The pair worked together for a while before Ayala joined another gym. They were reunited after Ayala semi-retired to work in the post office, in the early ‘90s.

In 1999, Reyes was Ayala’s trainer when he defeated Johnny Tapia in a thrilling 12-round fight for the bantamweight title. The fight was later called the 1999 Fight of the Year. Ayala would remain with Reyes for the remainder of his career, which included a rematch win over Tapia in 2000.

A trainer normally doesn’t land one title belt winner. To have two, from the same city, is the equivalent of lightning strikes hitting the same tooth pick.

Reyes was a fighter’s trainer. He was mostly a coach, but he had a lot of “dad” in him.

When reached for a comment, Ayala had to take a break to compose himself before he could express his thoughts.

“During my time with him my relationship with my dad wasn’t great, and Paul was the voice of reason,” Ayala said in a phone interview. “I respected his advice, but one thing as a trainer he would always go above and beyond what a trainer normally does. That’s what made it an even more special relationship.”

The last “name” fighter Reyes worked with was Roberto Marroquin, of Dallas. Reyes had most recently worked with his son, Vincent, who currently runs a gym in Fort Worth.

Along with Vincent, Reyes was a father to Paul Jr. and daughter, Sindee.

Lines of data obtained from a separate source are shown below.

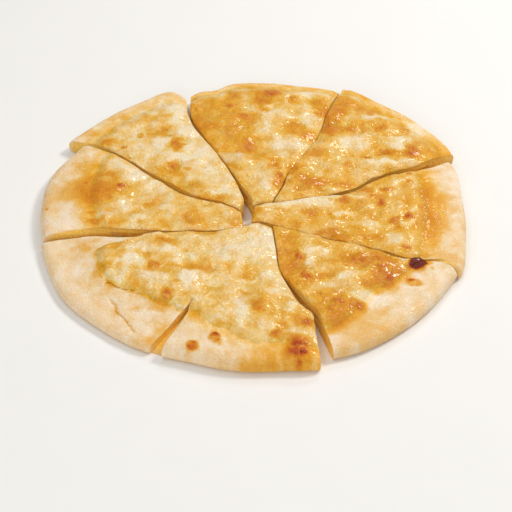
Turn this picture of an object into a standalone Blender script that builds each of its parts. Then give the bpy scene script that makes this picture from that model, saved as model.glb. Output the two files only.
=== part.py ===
"""A round cheese bread, cut into wedges that still lie together as one bread.

Each wedge is a dough envelope open at its cuts, a slab of cheese inside the envelope
and a sheet of melted cheese on top. Two wedges at the front are cut apart only near
the rim, so they are one piece with a slit. The origin is under the middle of the
bread, +Z is up and -Y is the front.
"""

import math
from collections import namedtuple

import bmesh
import bpy
from mathutils import Vector

# Sizes are in millimetres and angles in degrees until a mesh is placed.
MM = 0.001

# Where the middle of the bread lies in the plan that the cuts are drawn in, and the
# middle of its round rim, measured from there.
PLAN_MIDDLE = Vector((-2.0, 7.6))
RIM_MIDDLE = Vector((0.5, -2.6))

# Layers, by their heights above the surface that the bread rests on.
POCKET_FLOOR = 4.5
POCKET_CEILING = 9.0
THINNEST_SKIN = 1.3
CLEARANCE = 0.3
FILLING_END_GAP = 0.6
CHEESE_EDGE = 0.6
CHEESE_TAPER_ROWS = 1.5
CUT_THINNING = 0.25
CUT_THINNING_SHARE = 0.04
CUT_ROUNDING = 0.9
CUT_ROUNDING_WIDTH = 4.0
TIP_ROUNDING = 0.8
SHELL_INSET = 0.15

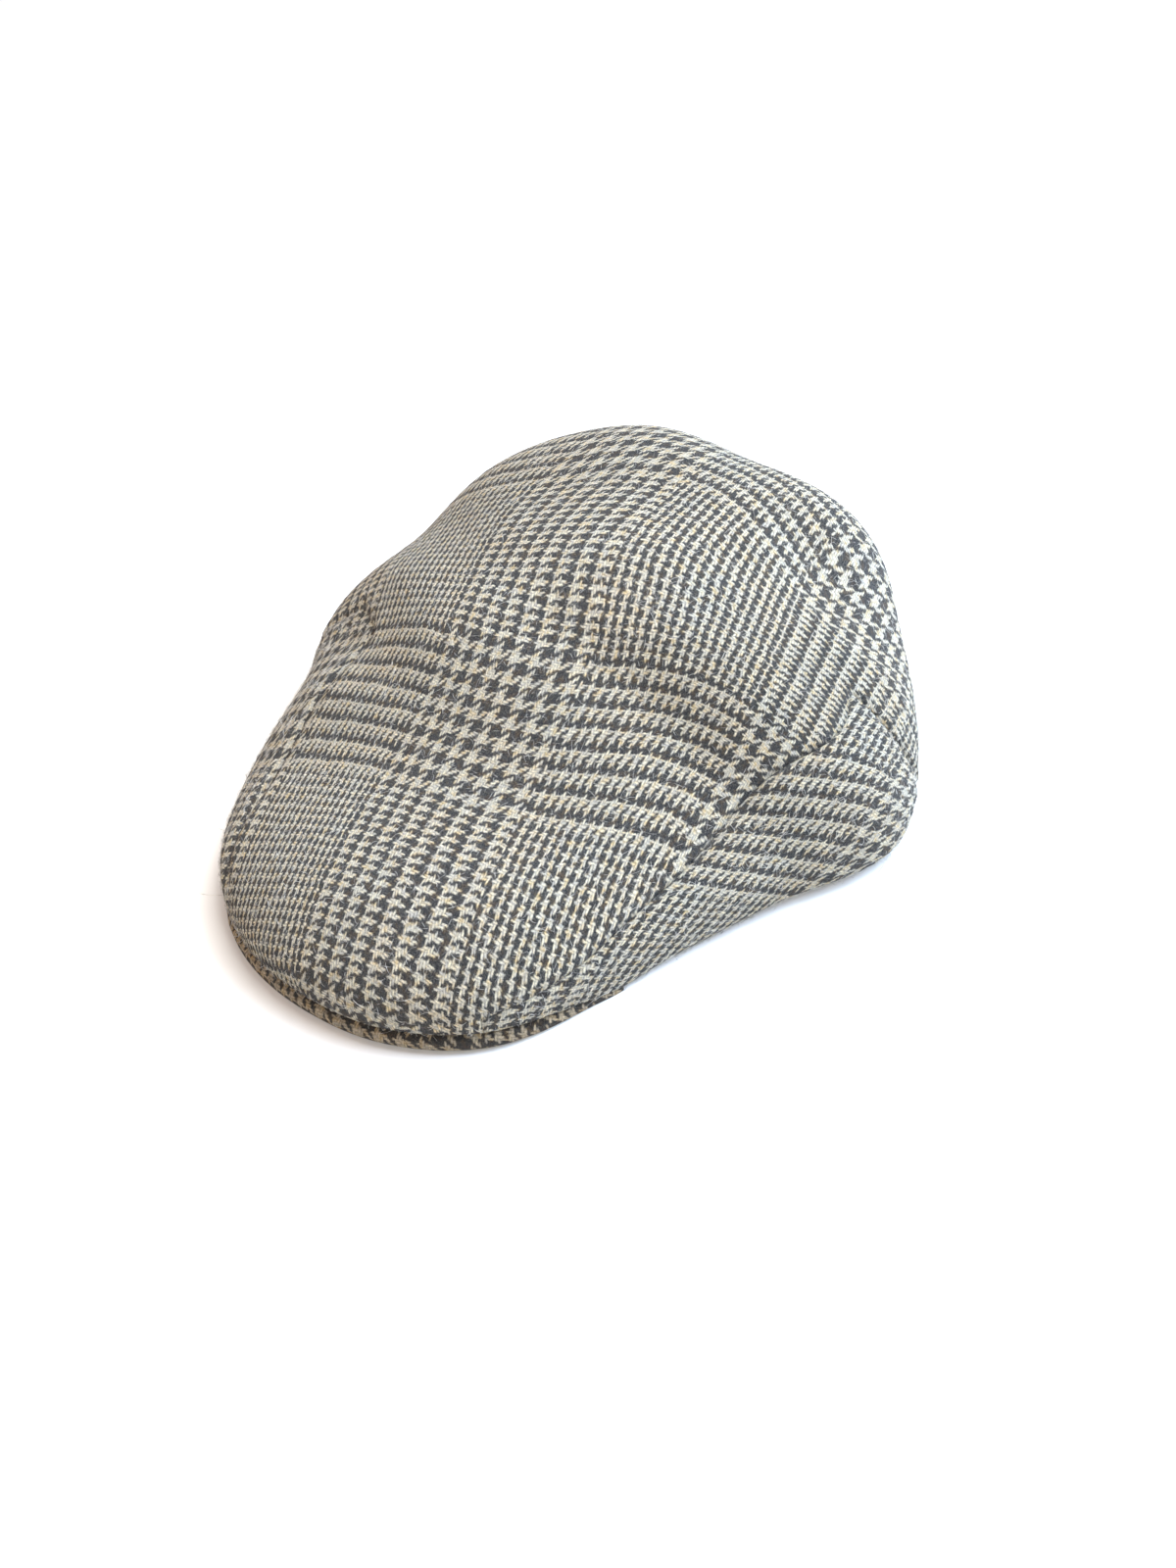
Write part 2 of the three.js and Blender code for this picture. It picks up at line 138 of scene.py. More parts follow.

Reyes was married three times, and Ayala noticed when they worked together in the ‘90s his trainer deliberately made a dramatic change.

“Paul used to go out a lot, and just hang out late. He wasn’t getting into trouble, but that’s what he would do,” Ayala said. “He found a church, and that’s where he spent his time.”

Even while he lived in Dallas, Reyes would make the drive to Fort Worth to go to his church to remain an active part of a community where he unintentionally established a legacy like few do in a profession that became his calling.